The Lopez and Olsen cases are only two of many examples that occur on a daily bases. But why are situations like these so common?
Many students who’ve taken a psychology class know of the Stanford Prison Experiment, in which some Stanford students were given power over others as officers, dramatically changing their behavior.
“Roles are very powerful and can determine behavior more than individual traits,” said Sarah Estow, Assistant Professor of Psychology. “People may do things in roles that they wouldn’t normally do. It’s also a very stressful and unpredictable job which can make aggression more likely.”
Lawyers like Martin R. Stolar agree that the fault is not just in an individual, but the position they are put in.
“Part of it has to do with the culture that provides a government badge to an individual, and they have a certain amount of authority over the rest of society,” said Stolar in a phone call with The Guilfordian. “And people are often unable to control the impulses that come with that kind of authority.
“The other side of it is accountability.
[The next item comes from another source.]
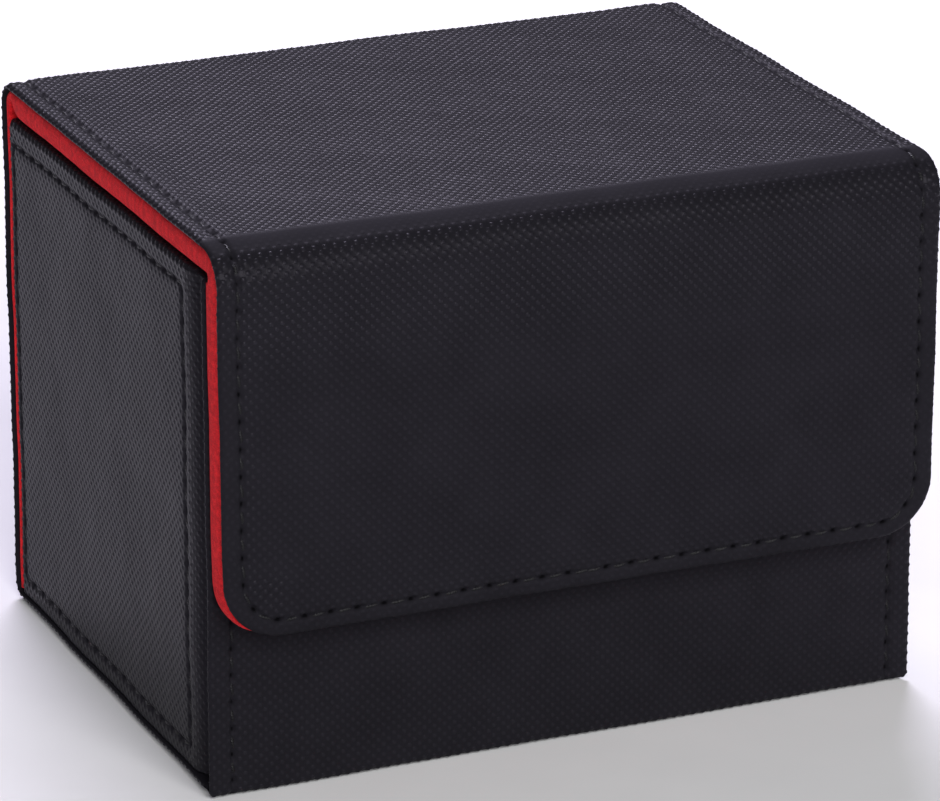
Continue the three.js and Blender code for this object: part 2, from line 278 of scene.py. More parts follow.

Because you can get away with something and it’s known that you’re not going to be held accountable for it. It’s a culture that says it’s okay to use your power to stop people and throw them against the wall. No one is going to be held accountable for that, but its brutality none the less.”
In terms of solutions, some like Chanin believe a great different can be made in terms of police supervisors disciplining their department.
“A perfect example would be Richmond; they had a department that was completely out of control in the late 70s,” Chanin said. “It wasn’t doing the supervisory job it should’ve been doing.
“A new guy came around, and he called me in his office, and he said ‘I’m going to clean up this place.’ I was thinking ‘to go to the moon, you need a rocket ship.’ I thought it would never happen but I was wrong. He made it happen.”
So in the end, how does an officer decide what is right and wrong? The answer is never simple.
Stowe concluded, “The point is that the officer has to make that split second decision based on the information he or she has, and we are all real quick to criticize that when these educated, scholarly justices may take months to come to an agreement of whether they did the right thing or not.”